══ Records to use
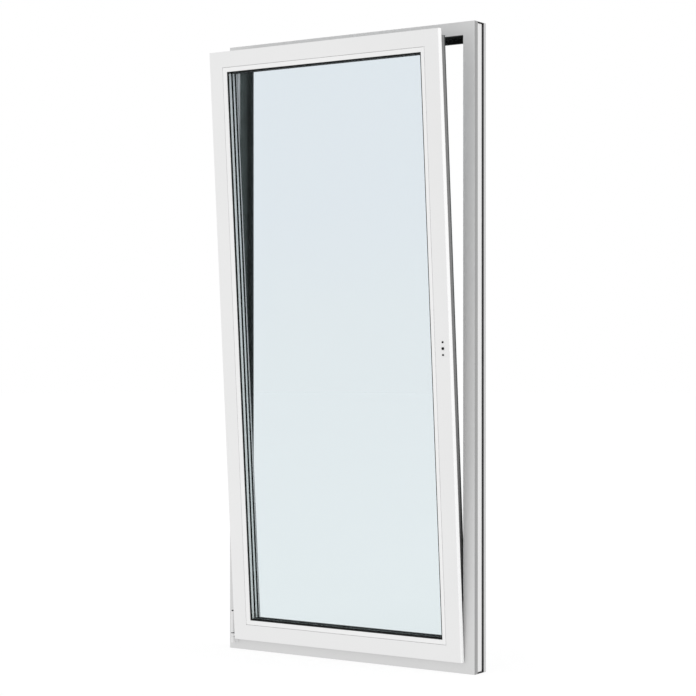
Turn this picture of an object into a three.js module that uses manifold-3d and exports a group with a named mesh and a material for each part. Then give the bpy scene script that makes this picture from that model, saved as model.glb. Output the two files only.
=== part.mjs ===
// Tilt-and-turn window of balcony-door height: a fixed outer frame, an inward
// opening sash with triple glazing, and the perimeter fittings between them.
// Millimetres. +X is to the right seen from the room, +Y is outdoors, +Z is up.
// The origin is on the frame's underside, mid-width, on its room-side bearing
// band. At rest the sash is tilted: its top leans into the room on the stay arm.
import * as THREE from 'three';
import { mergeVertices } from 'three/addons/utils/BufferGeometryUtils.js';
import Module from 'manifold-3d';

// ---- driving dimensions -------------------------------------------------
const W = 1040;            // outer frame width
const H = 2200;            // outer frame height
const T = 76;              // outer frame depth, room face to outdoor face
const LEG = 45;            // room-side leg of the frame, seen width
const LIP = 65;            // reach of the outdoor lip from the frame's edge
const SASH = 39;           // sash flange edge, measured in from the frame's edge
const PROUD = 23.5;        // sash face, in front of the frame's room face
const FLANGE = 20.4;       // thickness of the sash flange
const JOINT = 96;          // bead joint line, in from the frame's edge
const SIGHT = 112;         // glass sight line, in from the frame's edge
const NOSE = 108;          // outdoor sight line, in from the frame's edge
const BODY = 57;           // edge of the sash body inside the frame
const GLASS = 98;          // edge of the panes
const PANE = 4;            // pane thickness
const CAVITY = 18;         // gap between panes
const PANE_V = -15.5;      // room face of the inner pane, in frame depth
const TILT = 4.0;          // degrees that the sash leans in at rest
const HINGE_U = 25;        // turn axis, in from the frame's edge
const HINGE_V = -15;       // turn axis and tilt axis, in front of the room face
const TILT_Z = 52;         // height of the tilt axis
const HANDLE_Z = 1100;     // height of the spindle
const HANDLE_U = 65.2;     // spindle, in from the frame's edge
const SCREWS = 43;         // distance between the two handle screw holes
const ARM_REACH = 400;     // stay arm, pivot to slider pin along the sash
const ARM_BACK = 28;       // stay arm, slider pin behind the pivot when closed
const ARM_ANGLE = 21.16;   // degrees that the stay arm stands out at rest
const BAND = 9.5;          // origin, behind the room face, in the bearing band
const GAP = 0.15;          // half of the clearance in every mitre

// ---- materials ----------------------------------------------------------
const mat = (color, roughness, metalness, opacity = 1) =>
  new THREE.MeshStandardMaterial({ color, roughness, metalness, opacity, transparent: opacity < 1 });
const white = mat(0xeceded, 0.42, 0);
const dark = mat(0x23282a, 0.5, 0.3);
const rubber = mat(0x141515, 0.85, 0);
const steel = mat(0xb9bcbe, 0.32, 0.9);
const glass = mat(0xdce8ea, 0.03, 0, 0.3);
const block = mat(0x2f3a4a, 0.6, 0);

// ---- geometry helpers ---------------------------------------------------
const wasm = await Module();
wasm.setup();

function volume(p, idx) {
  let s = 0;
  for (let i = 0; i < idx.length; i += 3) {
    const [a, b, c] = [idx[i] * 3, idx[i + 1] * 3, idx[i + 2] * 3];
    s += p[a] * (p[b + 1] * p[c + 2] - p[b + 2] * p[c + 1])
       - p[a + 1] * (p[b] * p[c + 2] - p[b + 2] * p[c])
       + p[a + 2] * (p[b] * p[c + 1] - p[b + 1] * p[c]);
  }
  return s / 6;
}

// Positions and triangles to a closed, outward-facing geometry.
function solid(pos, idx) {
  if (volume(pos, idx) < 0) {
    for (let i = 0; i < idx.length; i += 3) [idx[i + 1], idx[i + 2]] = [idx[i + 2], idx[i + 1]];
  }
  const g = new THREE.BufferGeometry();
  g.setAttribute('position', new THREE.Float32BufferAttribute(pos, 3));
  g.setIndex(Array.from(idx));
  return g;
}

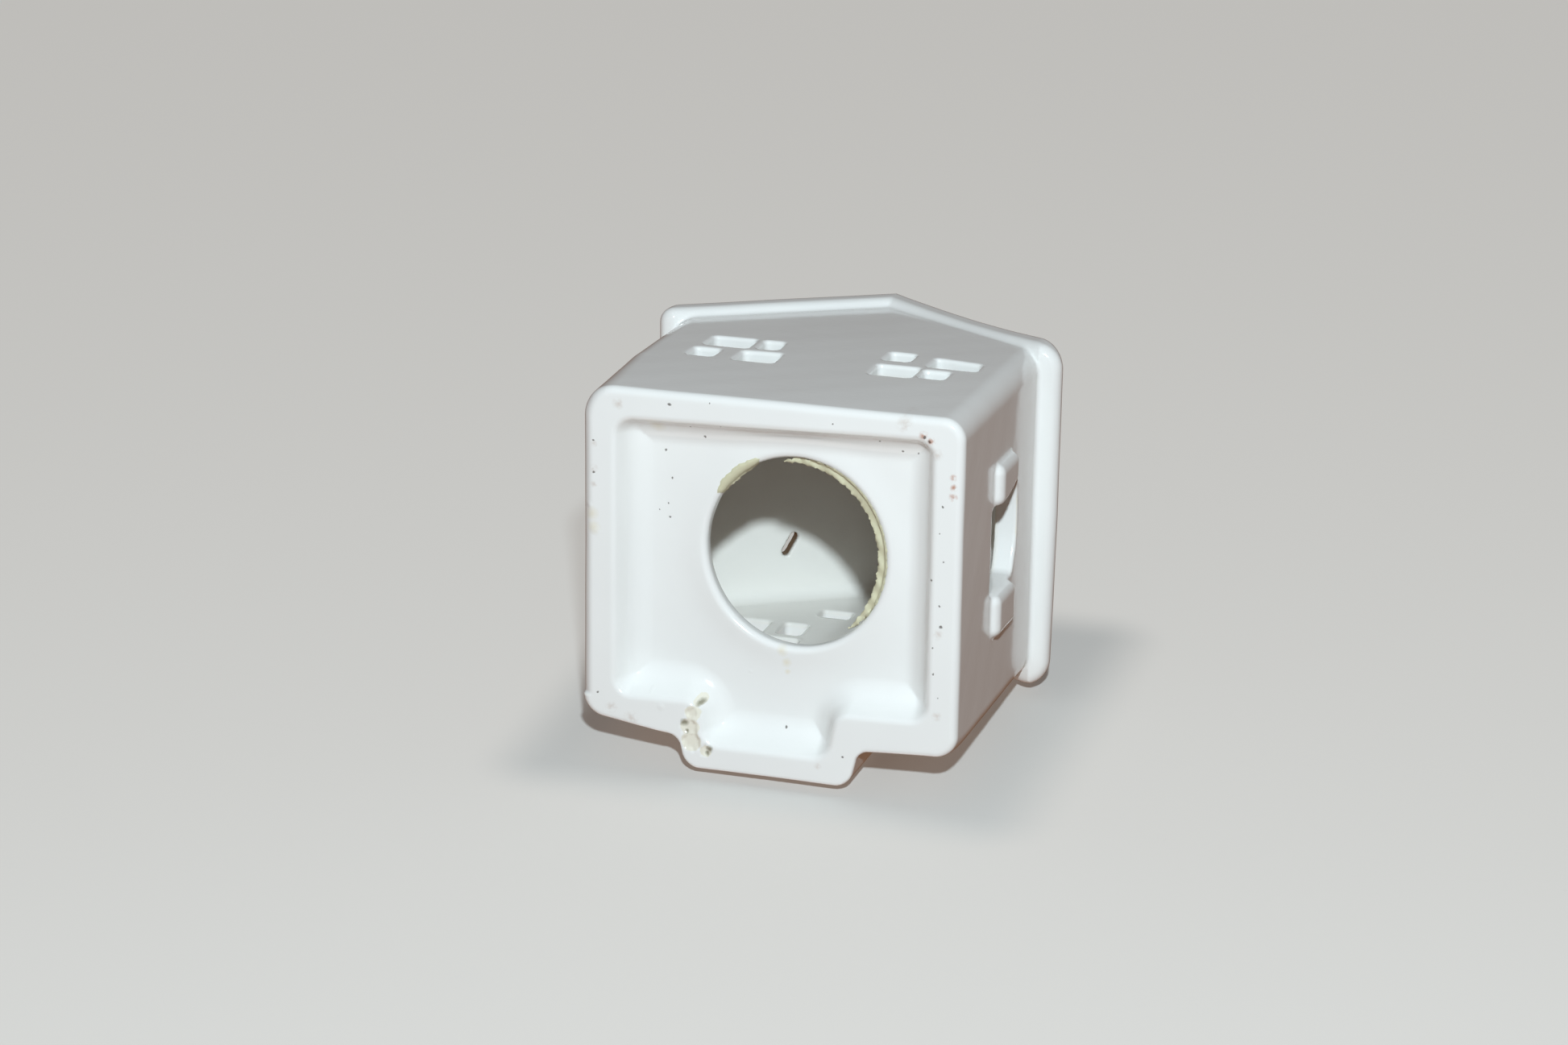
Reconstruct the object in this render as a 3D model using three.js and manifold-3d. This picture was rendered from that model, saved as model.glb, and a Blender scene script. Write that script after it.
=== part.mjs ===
════
## Do this
Take the lines from the first line of the records through the line holding "import Module from 'manifold-3d';", both included, and please reproduce them exactly with nothing added.

## Task output
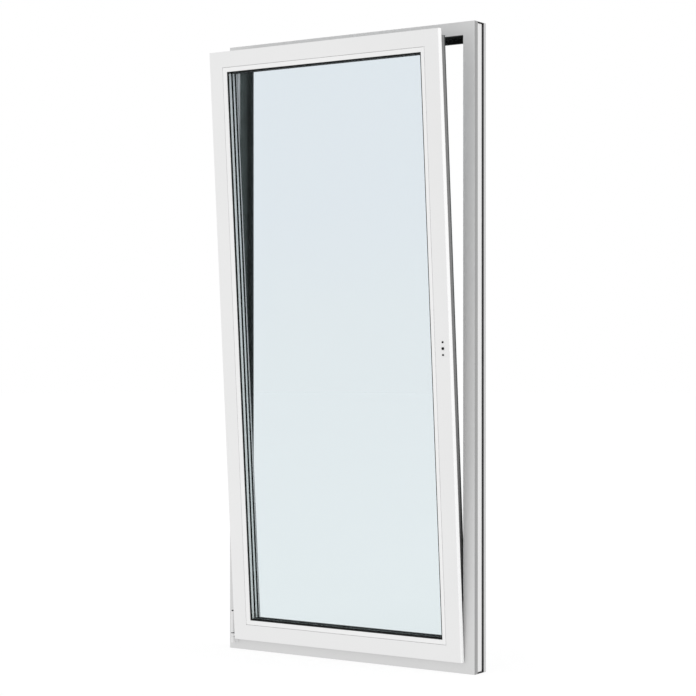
Turn this picture of an object into a three.js module that uses manifold-3d and exports a group with a named mesh and a material for each part. Then give the bpy scene script that makes this picture from that model, saved as model.glb. Output the two files only.
=== part.mjs ===
// Tilt-and-turn window of balcony-door height: a fixed outer frame, an inward
// opening sash with triple glazing, and the perimeter fittings between them.
// Millimetres. +X is to the right seen from the room, +Y is outdoors, +Z is up.
// The origin is on the frame's underside, mid-width, on its room-side bearing
// band. At rest the sash is tilted: its top leans into the room on the stay arm.
import * as THREE from 'three';
import { mergeVertices } from 'three/addons/utils/BufferGeometryUtils.js';
import Module from 'manifold-3d';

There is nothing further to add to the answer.